INFORMATION SUPPLIED:
START

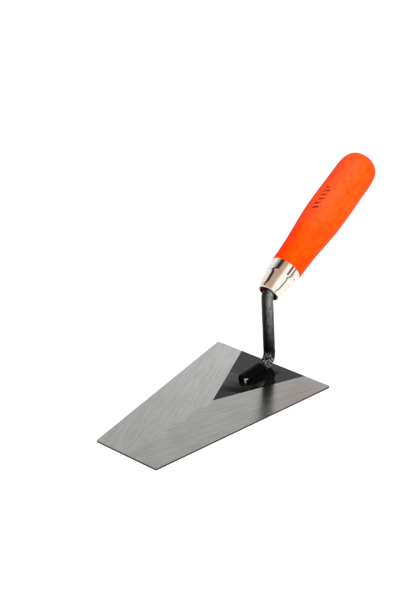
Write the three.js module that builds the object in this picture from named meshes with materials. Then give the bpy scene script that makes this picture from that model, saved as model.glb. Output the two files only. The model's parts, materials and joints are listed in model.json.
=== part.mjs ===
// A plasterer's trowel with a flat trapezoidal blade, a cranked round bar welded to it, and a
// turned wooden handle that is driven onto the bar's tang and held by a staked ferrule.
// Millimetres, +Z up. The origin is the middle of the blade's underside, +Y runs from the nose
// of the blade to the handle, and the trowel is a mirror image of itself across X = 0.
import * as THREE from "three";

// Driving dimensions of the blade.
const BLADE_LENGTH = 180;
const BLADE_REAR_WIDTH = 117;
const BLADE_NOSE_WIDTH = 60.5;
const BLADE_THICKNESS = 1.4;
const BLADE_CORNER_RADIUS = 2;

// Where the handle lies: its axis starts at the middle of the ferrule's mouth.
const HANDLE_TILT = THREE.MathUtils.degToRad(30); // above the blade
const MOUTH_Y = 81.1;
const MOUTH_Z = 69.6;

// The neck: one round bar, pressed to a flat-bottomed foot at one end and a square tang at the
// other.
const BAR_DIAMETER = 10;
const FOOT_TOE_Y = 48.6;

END

WRITTEN INSTRUCTION:
From the preceding material, extract every line exactly.

EXPECTED ANSWER:
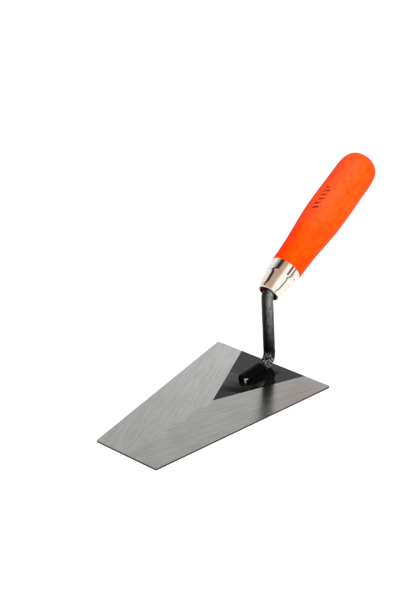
Write the three.js module that builds the object in this picture from named meshes with materials. Then give the bpy scene script that makes this picture from that model, saved as model.glb. Output the two files only. The model's parts, materials and joints are listed in model.json.
=== part.mjs ===
// A plasterer's trowel with a flat trapezoidal blade, a cranked round bar welded to it, and a
// turned wooden handle that is driven onto the bar's tang and held by a staked ferrule.
// Millimetres, +Z up. The origin is the middle of the blade's underside, +Y runs from the nose
// of the blade to the handle, and the trowel is a mirror image of itself across X = 0.
import * as THREE from "three";

// Driving dimensions of the blade.
const BLADE_LENGTH = 180;
const BLADE_REAR_WIDTH = 117;
const BLADE_NOSE_WIDTH = 60.5;
const BLADE_THICKNESS = 1.4;
const BLADE_CORNER_RADIUS = 2;

// Where the handle lies: its axis starts at the middle of the ferrule's mouth.
const HANDLE_TILT = THREE.MathUtils.degToRad(30); // above the blade
const MOUTH_Y = 81.1;
const MOUTH_Z = 69.6;

// The neck: one round bar, pressed to a flat-bottomed foot at one end and a square tang at the
// other.
const BAR_DIAMETER = 10;
const FOOT_TOE_Y = 48.6;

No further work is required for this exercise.